→ TASK REQUIREMENTS:
Reproduce only the lines of the material below that start at the line containing "# The tamper's" and stop at the line containing "import math". Keep both end lines.

→ INFORMATION SHOWN:
####
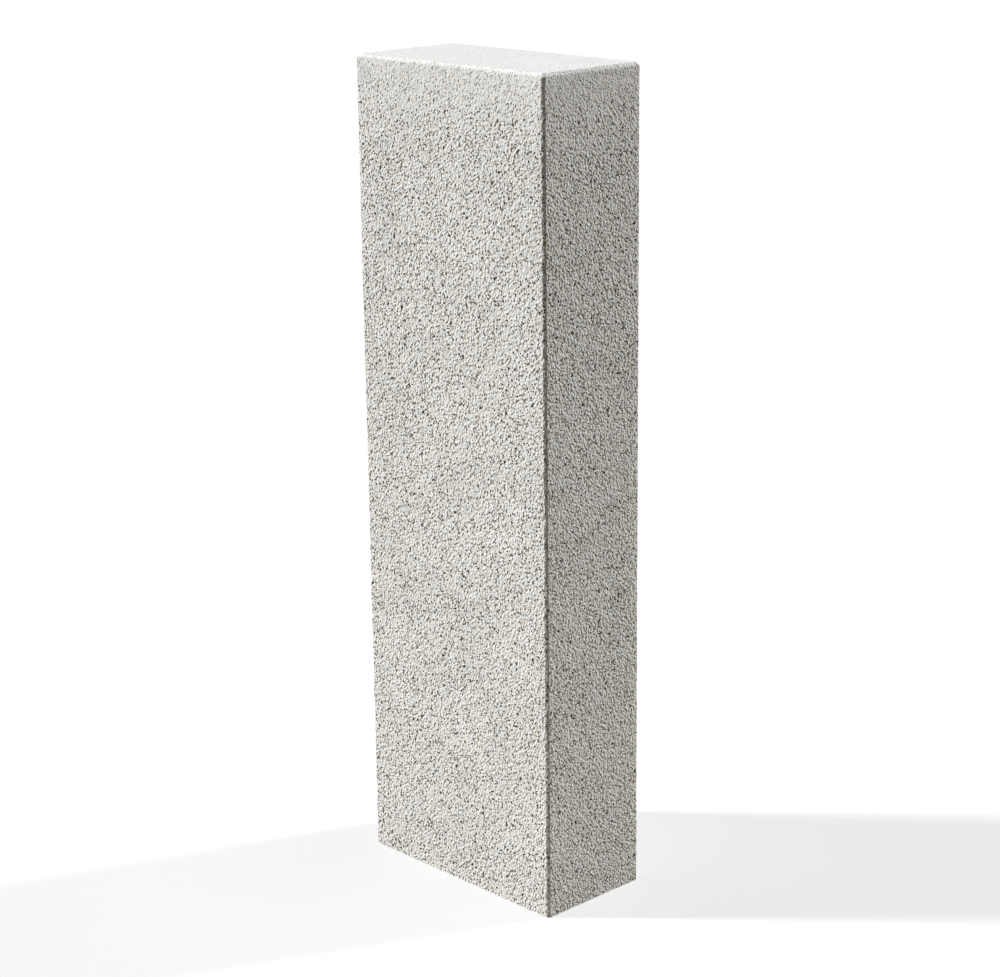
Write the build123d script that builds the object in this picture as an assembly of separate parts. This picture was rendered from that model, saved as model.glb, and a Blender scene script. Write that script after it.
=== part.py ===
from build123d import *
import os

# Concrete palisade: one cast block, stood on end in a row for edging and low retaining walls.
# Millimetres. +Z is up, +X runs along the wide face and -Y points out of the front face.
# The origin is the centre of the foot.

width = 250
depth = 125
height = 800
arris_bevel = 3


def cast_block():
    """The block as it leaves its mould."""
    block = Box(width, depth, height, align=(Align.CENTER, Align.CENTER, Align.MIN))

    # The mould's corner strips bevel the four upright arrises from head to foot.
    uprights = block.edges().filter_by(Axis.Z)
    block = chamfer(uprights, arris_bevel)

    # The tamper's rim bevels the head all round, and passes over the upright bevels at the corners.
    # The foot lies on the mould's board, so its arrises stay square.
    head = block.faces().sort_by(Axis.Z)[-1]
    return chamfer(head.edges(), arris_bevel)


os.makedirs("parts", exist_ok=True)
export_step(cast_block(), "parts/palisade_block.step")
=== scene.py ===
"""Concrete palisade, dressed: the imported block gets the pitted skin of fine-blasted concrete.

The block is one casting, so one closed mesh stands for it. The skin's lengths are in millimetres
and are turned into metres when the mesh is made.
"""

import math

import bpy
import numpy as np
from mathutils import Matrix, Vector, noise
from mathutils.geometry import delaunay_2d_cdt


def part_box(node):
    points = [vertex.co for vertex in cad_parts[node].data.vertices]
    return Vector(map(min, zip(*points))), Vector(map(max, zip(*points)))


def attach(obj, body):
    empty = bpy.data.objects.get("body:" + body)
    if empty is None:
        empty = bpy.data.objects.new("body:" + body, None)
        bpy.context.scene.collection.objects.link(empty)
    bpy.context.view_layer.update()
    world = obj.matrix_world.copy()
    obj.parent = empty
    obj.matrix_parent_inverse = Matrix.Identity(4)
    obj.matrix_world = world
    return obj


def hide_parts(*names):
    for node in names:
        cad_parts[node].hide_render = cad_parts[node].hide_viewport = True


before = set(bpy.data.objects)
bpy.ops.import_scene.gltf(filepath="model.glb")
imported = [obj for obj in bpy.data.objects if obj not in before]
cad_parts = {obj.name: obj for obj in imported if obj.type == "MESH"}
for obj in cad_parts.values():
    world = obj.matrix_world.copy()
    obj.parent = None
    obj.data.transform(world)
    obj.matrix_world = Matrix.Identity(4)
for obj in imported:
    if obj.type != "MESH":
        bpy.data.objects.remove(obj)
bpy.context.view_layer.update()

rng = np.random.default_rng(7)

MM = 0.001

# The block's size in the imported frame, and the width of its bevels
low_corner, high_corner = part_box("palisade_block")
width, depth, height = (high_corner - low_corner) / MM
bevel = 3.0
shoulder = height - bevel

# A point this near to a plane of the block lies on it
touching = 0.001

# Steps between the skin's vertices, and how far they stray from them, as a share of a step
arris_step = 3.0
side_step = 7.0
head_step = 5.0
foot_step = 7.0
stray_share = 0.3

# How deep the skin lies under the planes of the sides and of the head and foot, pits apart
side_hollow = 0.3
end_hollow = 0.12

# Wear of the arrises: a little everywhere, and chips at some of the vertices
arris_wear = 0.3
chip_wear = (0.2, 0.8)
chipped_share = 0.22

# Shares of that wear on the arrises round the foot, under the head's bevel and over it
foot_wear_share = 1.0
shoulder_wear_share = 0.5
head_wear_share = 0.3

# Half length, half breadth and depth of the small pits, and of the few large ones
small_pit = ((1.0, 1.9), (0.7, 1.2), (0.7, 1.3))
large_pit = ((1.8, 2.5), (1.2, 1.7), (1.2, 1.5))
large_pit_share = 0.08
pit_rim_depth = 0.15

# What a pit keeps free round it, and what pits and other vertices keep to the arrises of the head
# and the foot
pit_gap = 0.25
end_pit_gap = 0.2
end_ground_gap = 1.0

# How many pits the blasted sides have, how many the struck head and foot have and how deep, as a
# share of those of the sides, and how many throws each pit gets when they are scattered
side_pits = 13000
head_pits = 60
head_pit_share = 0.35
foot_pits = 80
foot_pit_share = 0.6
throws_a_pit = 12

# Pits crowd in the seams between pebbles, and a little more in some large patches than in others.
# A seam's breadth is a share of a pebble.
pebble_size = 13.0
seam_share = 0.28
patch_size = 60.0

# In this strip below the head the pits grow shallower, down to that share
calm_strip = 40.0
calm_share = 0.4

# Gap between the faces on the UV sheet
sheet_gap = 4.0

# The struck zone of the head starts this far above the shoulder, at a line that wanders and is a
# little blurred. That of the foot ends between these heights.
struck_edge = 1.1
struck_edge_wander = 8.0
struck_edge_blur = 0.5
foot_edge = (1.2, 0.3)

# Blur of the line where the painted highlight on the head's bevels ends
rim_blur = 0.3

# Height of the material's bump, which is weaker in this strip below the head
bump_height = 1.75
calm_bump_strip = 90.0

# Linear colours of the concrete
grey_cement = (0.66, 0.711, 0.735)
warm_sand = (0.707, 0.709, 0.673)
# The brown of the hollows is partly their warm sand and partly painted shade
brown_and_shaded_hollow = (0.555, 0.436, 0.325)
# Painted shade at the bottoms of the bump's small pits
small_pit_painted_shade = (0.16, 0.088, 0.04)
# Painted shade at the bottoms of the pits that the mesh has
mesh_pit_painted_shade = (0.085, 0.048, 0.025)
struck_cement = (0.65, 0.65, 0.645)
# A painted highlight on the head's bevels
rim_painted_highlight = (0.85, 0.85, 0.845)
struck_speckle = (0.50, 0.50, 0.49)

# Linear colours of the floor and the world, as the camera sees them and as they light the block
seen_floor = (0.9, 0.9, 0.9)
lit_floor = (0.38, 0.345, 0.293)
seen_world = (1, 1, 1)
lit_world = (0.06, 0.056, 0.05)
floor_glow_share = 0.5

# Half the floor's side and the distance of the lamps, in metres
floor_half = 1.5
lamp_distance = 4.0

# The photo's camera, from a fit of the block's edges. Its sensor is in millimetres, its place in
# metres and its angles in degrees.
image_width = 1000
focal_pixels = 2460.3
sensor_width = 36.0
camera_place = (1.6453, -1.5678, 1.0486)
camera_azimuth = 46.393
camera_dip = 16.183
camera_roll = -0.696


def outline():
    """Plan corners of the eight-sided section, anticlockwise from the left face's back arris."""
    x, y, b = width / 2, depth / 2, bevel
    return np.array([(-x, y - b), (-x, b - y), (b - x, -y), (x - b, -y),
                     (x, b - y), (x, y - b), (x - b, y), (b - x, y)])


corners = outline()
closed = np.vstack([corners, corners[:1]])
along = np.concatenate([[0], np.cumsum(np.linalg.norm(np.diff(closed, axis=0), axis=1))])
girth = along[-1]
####
→ RESULT OF THIS TASK:
    # The tamper's rim bevels the head all round, and passes over the upright bevels at the corners.
    # The foot lies on the mould's board, so its arrises stay square.
    head = block.faces().sort_by(Axis.Z)[-1]
    return chamfer(head.edges(), arris_bevel)


os.makedirs("parts", exist_ok=True)
export_step(cast_block(), "parts/palisade_block.step")
=== scene.py ===
"""Concrete palisade, dressed: the imported block gets the pitted skin of fine-blasted concrete.

The block is one casting, so one closed mesh stands for it. The skin's lengths are in millimetres
and are turned into metres when the mesh is made.
"""

import math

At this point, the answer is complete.